Only the lines from the start of the material through the line containing "drum_y = 2.0" are to be extracted, exactly as they appear.

RECORDS FOR THIS TASK:

───

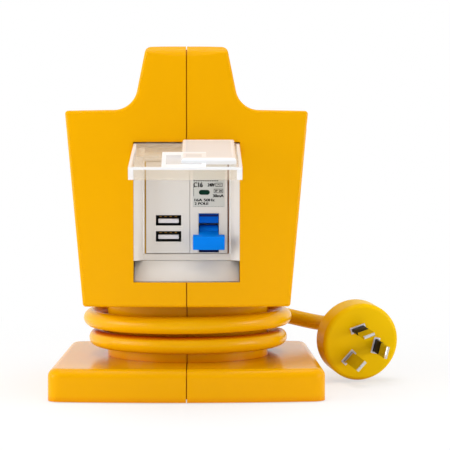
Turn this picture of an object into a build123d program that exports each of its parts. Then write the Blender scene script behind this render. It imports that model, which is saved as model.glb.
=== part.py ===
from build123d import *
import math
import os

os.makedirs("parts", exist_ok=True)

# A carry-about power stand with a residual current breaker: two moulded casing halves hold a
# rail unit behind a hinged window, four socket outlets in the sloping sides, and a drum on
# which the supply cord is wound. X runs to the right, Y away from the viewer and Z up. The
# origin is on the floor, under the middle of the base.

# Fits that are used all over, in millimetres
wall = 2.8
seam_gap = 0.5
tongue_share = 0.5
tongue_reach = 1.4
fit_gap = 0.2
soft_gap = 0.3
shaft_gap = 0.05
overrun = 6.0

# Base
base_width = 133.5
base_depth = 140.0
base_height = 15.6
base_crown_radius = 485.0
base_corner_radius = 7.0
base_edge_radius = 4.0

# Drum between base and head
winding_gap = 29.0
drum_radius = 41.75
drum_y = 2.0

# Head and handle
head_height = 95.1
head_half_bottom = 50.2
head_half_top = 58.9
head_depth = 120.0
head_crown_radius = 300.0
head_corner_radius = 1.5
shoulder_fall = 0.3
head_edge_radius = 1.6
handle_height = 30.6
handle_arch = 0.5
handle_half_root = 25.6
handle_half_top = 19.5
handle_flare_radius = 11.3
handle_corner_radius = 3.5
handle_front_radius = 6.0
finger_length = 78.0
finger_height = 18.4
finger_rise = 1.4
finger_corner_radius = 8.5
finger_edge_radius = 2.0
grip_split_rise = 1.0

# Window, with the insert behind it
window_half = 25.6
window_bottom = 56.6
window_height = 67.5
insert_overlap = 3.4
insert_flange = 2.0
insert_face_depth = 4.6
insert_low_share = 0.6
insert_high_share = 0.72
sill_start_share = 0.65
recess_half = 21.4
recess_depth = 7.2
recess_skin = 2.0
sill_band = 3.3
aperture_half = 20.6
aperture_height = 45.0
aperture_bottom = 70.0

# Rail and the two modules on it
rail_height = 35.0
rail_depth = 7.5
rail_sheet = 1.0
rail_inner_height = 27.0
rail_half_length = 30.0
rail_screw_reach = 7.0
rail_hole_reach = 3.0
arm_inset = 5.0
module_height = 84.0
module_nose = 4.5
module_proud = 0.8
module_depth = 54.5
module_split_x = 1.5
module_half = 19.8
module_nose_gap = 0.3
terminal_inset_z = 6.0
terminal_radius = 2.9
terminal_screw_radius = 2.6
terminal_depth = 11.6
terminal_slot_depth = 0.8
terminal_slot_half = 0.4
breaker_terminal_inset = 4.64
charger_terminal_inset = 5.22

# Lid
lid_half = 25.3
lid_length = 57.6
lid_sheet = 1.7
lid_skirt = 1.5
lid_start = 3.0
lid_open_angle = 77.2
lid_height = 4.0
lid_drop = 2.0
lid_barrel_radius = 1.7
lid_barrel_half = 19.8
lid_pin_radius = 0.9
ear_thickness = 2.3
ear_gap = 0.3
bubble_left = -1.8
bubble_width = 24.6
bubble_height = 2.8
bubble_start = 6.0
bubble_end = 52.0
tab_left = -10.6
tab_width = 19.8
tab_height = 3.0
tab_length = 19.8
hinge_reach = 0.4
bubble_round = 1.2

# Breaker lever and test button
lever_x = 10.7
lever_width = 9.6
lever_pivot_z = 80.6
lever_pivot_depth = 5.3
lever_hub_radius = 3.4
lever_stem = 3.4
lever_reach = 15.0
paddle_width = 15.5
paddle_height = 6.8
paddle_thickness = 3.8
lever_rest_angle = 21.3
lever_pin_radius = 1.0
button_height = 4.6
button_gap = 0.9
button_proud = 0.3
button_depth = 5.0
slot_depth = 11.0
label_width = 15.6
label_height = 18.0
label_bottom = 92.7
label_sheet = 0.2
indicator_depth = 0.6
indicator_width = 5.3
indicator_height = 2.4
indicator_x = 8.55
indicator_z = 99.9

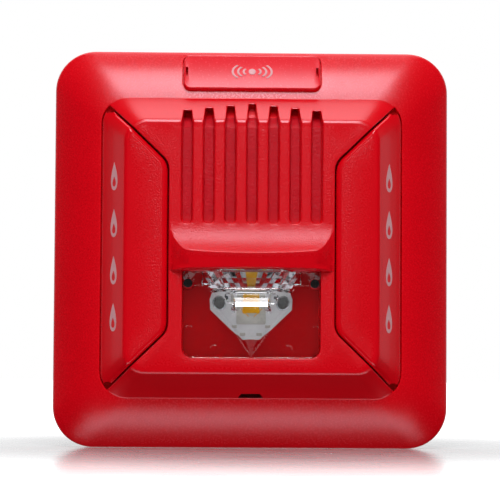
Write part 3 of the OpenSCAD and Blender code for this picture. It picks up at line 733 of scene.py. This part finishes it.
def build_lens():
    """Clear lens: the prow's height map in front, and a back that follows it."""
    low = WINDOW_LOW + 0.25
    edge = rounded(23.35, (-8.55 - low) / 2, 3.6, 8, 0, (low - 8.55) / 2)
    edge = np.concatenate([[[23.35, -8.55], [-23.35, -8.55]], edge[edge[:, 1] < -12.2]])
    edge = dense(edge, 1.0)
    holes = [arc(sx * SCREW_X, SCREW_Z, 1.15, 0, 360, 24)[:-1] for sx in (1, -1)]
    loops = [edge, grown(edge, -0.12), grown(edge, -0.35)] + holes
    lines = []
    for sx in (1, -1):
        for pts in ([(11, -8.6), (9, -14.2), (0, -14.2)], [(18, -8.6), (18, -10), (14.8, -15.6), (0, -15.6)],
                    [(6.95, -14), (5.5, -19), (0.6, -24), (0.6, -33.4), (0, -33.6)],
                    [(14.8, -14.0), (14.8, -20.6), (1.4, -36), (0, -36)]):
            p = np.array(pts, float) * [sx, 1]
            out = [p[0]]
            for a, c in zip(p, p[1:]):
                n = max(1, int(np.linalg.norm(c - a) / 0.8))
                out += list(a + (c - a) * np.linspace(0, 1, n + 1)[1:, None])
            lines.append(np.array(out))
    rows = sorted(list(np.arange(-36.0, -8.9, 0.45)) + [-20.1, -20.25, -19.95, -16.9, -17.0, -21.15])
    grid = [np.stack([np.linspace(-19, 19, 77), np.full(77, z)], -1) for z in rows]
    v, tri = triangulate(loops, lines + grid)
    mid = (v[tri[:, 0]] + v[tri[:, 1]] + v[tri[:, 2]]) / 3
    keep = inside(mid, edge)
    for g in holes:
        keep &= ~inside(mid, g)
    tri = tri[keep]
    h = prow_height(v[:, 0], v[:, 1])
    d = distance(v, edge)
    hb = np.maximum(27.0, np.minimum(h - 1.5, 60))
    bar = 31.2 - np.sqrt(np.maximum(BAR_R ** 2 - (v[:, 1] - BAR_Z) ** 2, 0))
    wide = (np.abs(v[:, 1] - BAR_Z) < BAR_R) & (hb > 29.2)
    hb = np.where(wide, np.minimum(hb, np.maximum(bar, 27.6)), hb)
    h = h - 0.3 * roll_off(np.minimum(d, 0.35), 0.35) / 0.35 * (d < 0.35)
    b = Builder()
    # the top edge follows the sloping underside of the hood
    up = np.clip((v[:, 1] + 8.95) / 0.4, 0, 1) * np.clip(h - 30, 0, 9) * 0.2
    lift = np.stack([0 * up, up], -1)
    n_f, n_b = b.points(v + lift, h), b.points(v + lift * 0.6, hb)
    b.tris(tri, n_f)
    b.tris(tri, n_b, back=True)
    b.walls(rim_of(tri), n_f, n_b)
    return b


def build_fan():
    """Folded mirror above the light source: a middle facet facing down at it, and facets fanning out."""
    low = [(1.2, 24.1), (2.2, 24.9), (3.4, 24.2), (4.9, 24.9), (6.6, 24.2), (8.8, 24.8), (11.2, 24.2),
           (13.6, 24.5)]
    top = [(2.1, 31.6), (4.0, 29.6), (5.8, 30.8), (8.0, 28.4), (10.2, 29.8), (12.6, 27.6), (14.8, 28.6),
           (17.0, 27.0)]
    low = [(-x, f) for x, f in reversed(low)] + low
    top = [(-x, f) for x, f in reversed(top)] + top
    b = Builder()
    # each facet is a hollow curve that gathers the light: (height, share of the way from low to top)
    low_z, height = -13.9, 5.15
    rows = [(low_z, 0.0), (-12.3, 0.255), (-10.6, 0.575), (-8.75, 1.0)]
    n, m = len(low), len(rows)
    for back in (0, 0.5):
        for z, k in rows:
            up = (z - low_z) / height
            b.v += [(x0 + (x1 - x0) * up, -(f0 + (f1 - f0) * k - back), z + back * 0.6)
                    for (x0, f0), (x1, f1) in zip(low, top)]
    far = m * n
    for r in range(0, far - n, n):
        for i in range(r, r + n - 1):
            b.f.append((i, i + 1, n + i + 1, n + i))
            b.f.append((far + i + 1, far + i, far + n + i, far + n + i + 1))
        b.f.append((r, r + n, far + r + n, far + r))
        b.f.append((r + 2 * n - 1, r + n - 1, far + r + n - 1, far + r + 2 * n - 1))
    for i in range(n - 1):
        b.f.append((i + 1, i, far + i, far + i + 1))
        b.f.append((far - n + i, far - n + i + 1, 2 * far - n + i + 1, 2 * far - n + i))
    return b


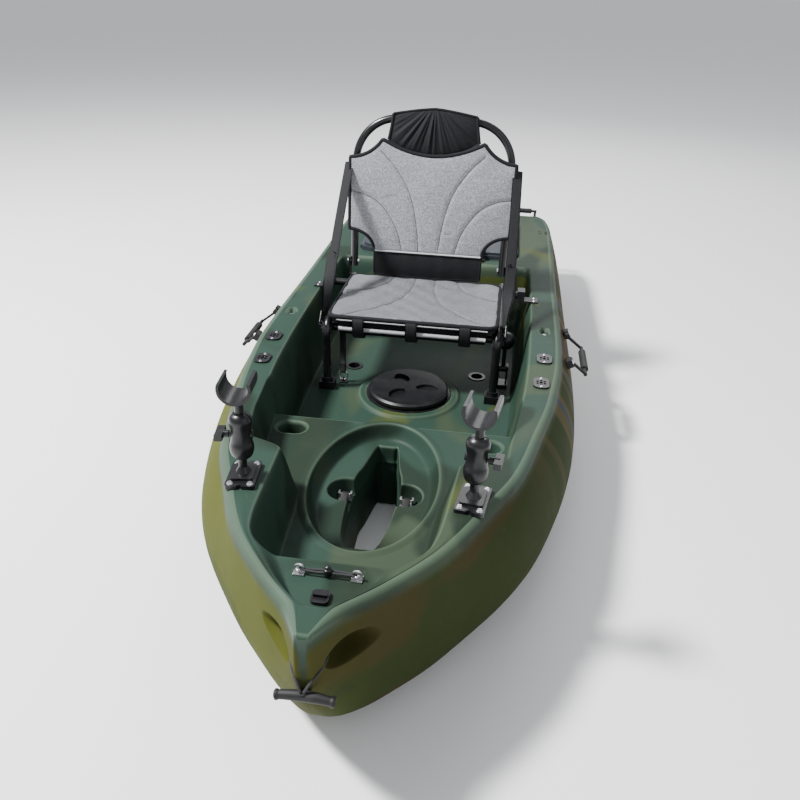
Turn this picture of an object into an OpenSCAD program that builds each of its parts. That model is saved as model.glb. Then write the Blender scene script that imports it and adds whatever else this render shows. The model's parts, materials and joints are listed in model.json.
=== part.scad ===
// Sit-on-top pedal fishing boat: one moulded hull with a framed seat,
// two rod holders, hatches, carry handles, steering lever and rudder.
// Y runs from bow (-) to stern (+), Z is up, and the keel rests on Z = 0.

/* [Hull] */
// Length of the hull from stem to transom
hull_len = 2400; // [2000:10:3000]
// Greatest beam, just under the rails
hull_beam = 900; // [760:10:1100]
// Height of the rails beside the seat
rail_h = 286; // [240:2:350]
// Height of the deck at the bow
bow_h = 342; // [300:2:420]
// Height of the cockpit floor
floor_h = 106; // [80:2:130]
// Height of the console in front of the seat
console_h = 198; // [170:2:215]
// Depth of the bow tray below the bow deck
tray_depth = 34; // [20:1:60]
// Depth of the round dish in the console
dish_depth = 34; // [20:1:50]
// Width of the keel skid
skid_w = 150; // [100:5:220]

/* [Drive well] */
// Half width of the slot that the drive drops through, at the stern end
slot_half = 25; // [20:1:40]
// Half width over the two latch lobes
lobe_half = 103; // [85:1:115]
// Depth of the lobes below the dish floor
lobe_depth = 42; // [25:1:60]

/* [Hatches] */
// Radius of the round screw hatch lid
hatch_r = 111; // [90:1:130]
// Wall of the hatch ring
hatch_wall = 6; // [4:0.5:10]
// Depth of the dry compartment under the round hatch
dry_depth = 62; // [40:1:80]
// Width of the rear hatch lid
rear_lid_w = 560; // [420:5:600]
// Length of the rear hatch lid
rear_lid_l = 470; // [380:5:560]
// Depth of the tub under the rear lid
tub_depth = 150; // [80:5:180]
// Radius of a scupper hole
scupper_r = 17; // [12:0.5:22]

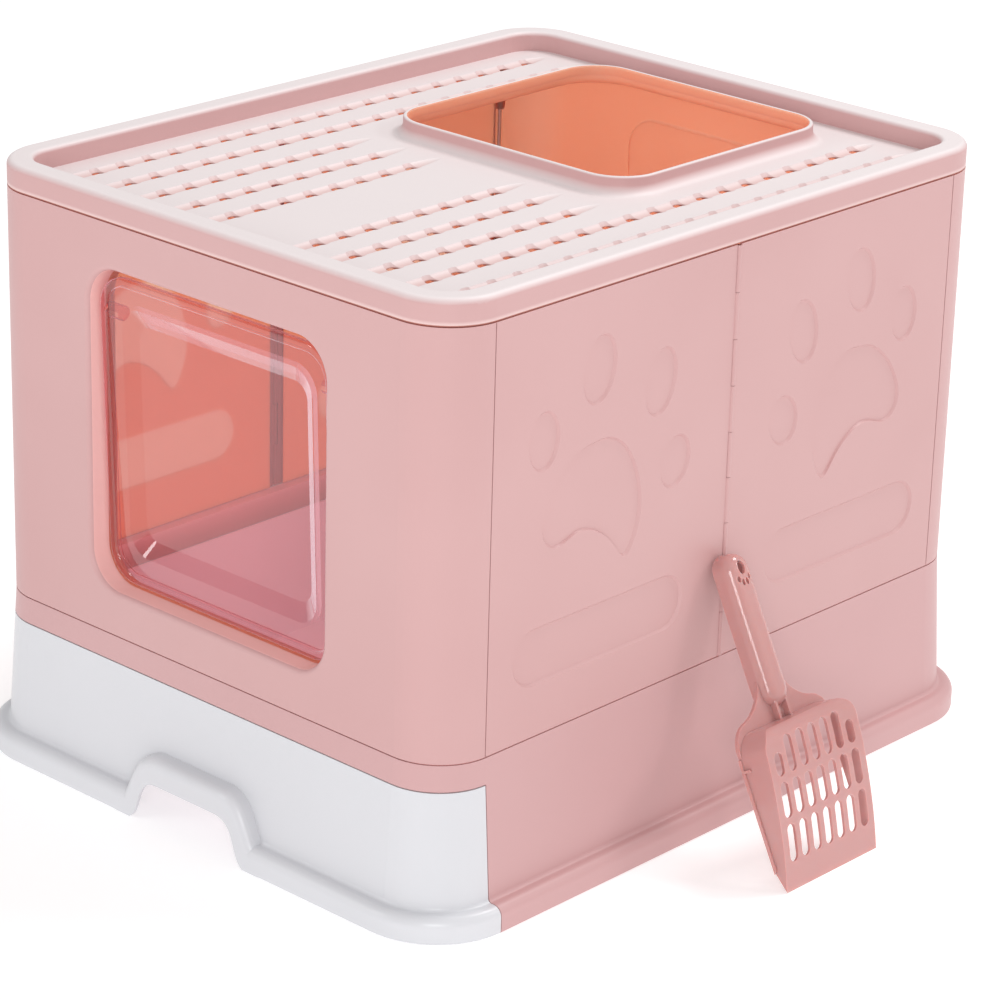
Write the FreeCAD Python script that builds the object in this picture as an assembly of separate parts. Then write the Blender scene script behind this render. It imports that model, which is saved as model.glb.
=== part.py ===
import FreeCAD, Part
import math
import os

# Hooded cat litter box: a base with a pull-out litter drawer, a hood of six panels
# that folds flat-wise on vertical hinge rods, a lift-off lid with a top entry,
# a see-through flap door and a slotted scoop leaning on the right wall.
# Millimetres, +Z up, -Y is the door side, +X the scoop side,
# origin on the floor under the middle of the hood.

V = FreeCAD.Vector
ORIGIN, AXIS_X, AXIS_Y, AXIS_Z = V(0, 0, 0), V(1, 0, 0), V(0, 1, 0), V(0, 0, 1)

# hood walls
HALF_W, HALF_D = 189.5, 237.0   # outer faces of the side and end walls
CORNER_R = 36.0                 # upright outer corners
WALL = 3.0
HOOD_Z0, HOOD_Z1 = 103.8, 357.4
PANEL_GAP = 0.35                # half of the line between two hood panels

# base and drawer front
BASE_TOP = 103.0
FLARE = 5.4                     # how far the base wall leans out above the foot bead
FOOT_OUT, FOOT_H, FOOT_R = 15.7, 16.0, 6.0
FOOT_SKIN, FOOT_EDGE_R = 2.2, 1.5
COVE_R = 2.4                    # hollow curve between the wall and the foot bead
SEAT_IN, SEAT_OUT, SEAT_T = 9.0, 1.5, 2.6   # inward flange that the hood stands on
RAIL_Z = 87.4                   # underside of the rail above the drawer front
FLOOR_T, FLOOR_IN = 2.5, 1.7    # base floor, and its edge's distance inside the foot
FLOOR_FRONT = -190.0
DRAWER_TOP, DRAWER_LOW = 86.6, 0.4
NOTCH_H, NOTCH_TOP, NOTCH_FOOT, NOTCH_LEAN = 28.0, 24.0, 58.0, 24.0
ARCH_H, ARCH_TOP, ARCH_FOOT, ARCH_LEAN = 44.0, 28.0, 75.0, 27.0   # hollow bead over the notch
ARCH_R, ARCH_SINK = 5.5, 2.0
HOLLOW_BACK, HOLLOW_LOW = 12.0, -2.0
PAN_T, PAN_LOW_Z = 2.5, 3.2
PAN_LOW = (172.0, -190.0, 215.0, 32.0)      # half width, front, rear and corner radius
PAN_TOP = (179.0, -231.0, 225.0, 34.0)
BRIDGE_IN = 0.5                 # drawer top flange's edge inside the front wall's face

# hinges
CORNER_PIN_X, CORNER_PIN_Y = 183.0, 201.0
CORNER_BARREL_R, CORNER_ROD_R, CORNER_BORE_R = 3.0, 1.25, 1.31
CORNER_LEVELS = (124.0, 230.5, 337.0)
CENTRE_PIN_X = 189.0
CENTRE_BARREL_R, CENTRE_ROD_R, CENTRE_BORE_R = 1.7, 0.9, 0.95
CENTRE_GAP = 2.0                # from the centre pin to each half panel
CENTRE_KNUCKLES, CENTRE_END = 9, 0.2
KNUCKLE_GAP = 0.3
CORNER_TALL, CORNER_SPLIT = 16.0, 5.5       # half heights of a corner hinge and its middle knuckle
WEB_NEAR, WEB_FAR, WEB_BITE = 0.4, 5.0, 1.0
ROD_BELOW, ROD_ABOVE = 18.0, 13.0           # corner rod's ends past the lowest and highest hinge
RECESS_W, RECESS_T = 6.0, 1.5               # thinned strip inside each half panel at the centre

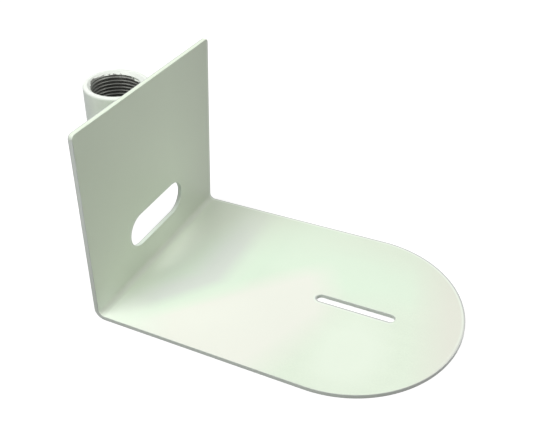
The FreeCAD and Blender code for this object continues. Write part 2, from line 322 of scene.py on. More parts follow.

───

RESULT:
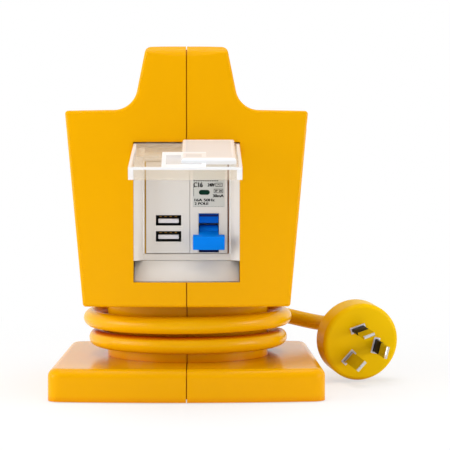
Turn this picture of an object into a build123d program that exports each of its parts. Then write the Blender scene script behind this render. It imports that model, which is saved as model.glb.
=== part.py ===
from build123d import *
import math
import os

os.makedirs("parts", exist_ok=True)

# A carry-about power stand with a residual current breaker: two moulded casing halves hold a
# rail unit behind a hinged window, four socket outlets in the sloping sides, and a drum on
# which the supply cord is wound. X runs to the right, Y away from the viewer and Z up. The
# origin is on the floor, under the middle of the base.

# Fits that are used all over, in millimetres
wall = 2.8
seam_gap = 0.5
tongue_share = 0.5
tongue_reach = 1.4
fit_gap = 0.2
soft_gap = 0.3
shaft_gap = 0.05
overrun = 6.0

# Base
base_width = 133.5
base_depth = 140.0
base_height = 15.6
base_crown_radius = 485.0
base_corner_radius = 7.0
base_edge_radius = 4.0

# Drum between base and head
winding_gap = 29.0
drum_radius = 41.75
drum_y = 2.0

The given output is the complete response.